KS is also just open to what comes along. This works well for me. In my life many of my best experiences have come along, unplanned. You do have to set yourself up for adventure. You can’t just sit at home and hope adventure will find you. But once you have placed yourself in the adventure position you can just keep your eyes open and ride the wave. Here in Hawaii the closest trail run to the condos was up a ridge to a bunch of wind turbines. Probably not on anyone’s top list of hikes. But it was dang fun. To stand under a bunch of turbines and here the wind rush through their blades and their gears grind is a sensory experience that is hard to define and feels quite surreal.
When Katie and I went to New Zealand we had plane tickets, train tickets, ferry tickets and car rental arrangements… Basically we had a short list of places we had to be on certain dates. Other than that we just went for it. 5 weeks. Still the best vacation ever.
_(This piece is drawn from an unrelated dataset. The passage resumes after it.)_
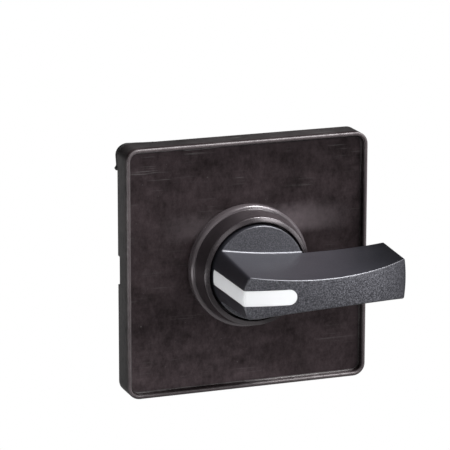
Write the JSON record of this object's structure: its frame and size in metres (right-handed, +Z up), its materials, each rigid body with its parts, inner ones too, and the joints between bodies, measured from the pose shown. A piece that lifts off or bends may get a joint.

Recipes, or plans, to me are just things that have worked for other people in the past. They may like the results they got but I do not necessarily want to repeat what they did. I want my own experience. If this means running to a major viewpoint on a cloudy, rainy day and not getting a view, but instead getting a sensory experience on my skin. Getting to see the lusher green of wet leaves. Getting to hear the song birds that love warm soporofic rains. That’s fine by me. That’s my experience and I might tell you about it to inspire you to your own adventure.